This kind of shit really pissed me off. Typically, I'm the person at work doing the hauling and heavy lifting. Yes, everyone does their share, but when random heavy duty things come up, I'm the person doing it. It's the norm for me, and I don't mind it. What I DO mind is pain building so much that by the end of a work day, I was begging my niece to change the water jug on the cooler, a simple task that I never thought twice about before the ass-tumbling. Suddenly, I was faced with my body just saying NO, and that does not happen. I am used to work days where I go home exhausted, feet aching from standing all day, bone tired from moving, hauling, and rearranging. But this was different. This was pain so bad I felt like crying when I walked out the door. Pain that made me feel like dragging one leg behind me because it just didn't want to work anymore. That does NOT happen.
Well guess what, miss prissypants...it happened. And I was coming home every night with the oodles of yard work just MOCKING me as I hobbled in to the house. The perfect weather just added insult to the injury and by late in the week, I was muttering "fuck you" to the weeds staring me down. I was managing to get some kind of dinner in my stomach every night before soaking up a hot spray in the shower and gulping down pills, and that was summing up my nights in a nutshell. The house got messier, laundry piled up, and the act of picking up a bobby pin off the floor made me want to scream. I avoided looking outside the open windows, so I wouldn't feel the now Jurassic Park sized weeds taunting me.
There's a brick path somewhere under there. |
I was grouchy. With a capital G. In bold, italic 36 point font.
Fortunately, along with the usual chaos and mayhem at work, the bookwork piled up. And piled. And piled. So much that even with all the pricing needing done, it was time for me to address it. Which meant sitting on my ass for the day Friday. As much as one can sit on their ass in that place, but apparently, it was just what the doctor ordered.
My ass rejoiced. Though it's mind numbing work and makes me feel like a zombie, I finally walked out of work that evening without the screaming pain.
It's about goddamn time.
This of course, resulted in Saturday dawning with new hope. Hope of tackling the zen garden. Because the zen had been devoured by weeds. First, I got a wild hair up my ass and tackled the file cabinet and played with the paper shredder. I have no clue what even started that chore...maybe it was looking for the college billing, and not being able to see past the last four years of bank statements. But, after shredding to my heart's content, it was outside I went.

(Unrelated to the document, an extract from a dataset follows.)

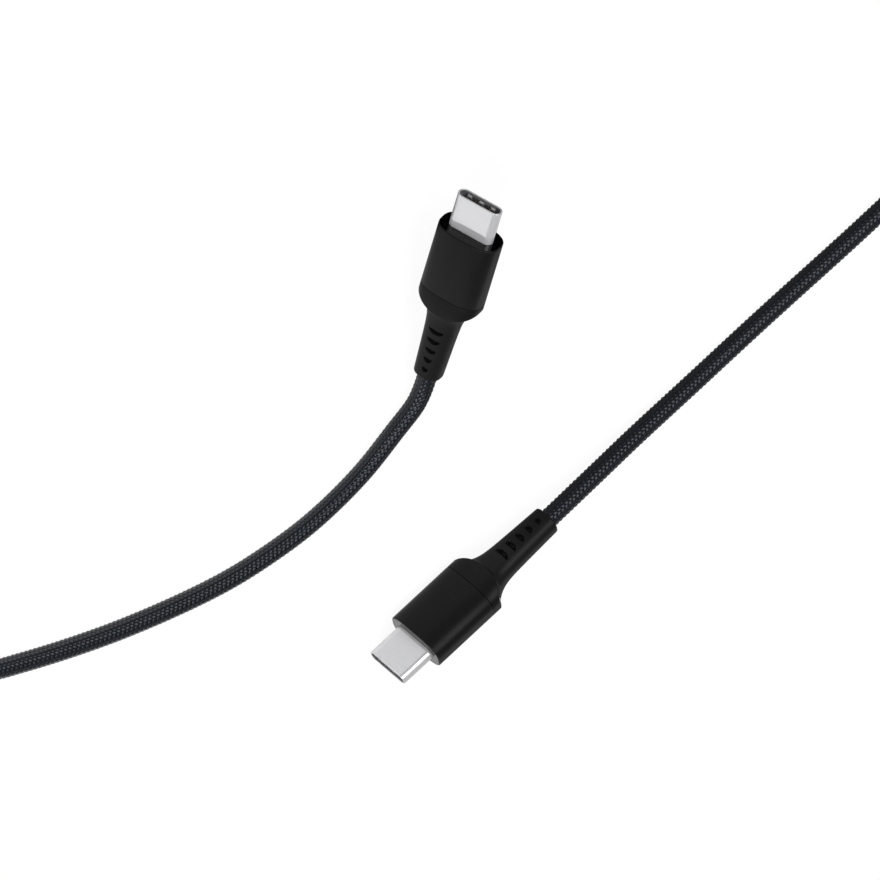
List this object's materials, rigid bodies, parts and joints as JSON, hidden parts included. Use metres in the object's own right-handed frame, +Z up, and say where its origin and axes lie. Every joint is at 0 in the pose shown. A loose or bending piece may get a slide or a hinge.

I managed to finish painting the windows for the tree stump/troll house project, and with that little chore finally done, I was motivated like a mofo.
You know the weeds are bad when you have to actually take your pruning shears to some of them instead of pulling.
The stars were aligned perfectly. The weather was warm and sunny, but not overbearing. The neighbor's dogs weren't wandering. The other neighbor wasn't having a hillbilly gathering with horrid music to infiltrate the zone I was in. Children weren't screaming, crazy man wasn't ranting and being hauled off to the mental institute. Even the mosquitoes left me alone...mostly.
Apparently, weed growing is good for strawberries. Strawberry plants that I have given up on since they were planted eight years ago. Usually the birds get to them before I do, so now they're just pretty little plants taking up space between flowers. But birds must not like weeds anymore than I do, because I found a small handful of them as I was pulling and chopping.
Haven't gotten around to cleaning that table yet, slacker. |
The pulling and chopping was bittersweet, as I realized that the final blooms are just that...final. My early autumn blooms are popping out, with everything else starting to brown and die off. Not quite the full arrival of fall, but it's hinting at it. Throwing out reminders that these perfect days are now approaching their final countdown. Reminding me to clean out the firepit so we can actually use it this year, thought it's starting to look closer and closer to the burn pile that is now a gigantor mass of weeds and withered crap just waiting to be doused in gasoline. Burn, baby, burn.
That's gonna be a big ass fire. BOOM. |
After the discovery of an ant infestation/swarm/grossout factor, I began to see light at the end of the tunnel. Could have been that the four foot high weeds were finally allowing sunlight in, but I like to think it was the motivation I needed to withstand the sudden swarming of mosquitoes and finish the zen garden, so I can enjoy it for the last short months of outdoor peace.
Gross, especially when you realize you've grabbed handfuls of the swarming little fuckers. |
There are still plenty of Jurassic weeds waiting for my destruction, since there are still plenty of flowerbeds surrounding this house, but the zen garden has actually found it's zen again. Appropriate that the resurrection lilies are blooming, since I felt a smidge of resurrection myself, trading the butthurt (literally) for the ache of several hours of crawling around on my hands and knees yanking like a madwoman. Well worth the aches, since I now have my place of restorative relaxation back.
Resurrection lilies, aka Naked Ladies *immature giggle* |
Munching on berries. Contemplating life. Without any corpses in the trees.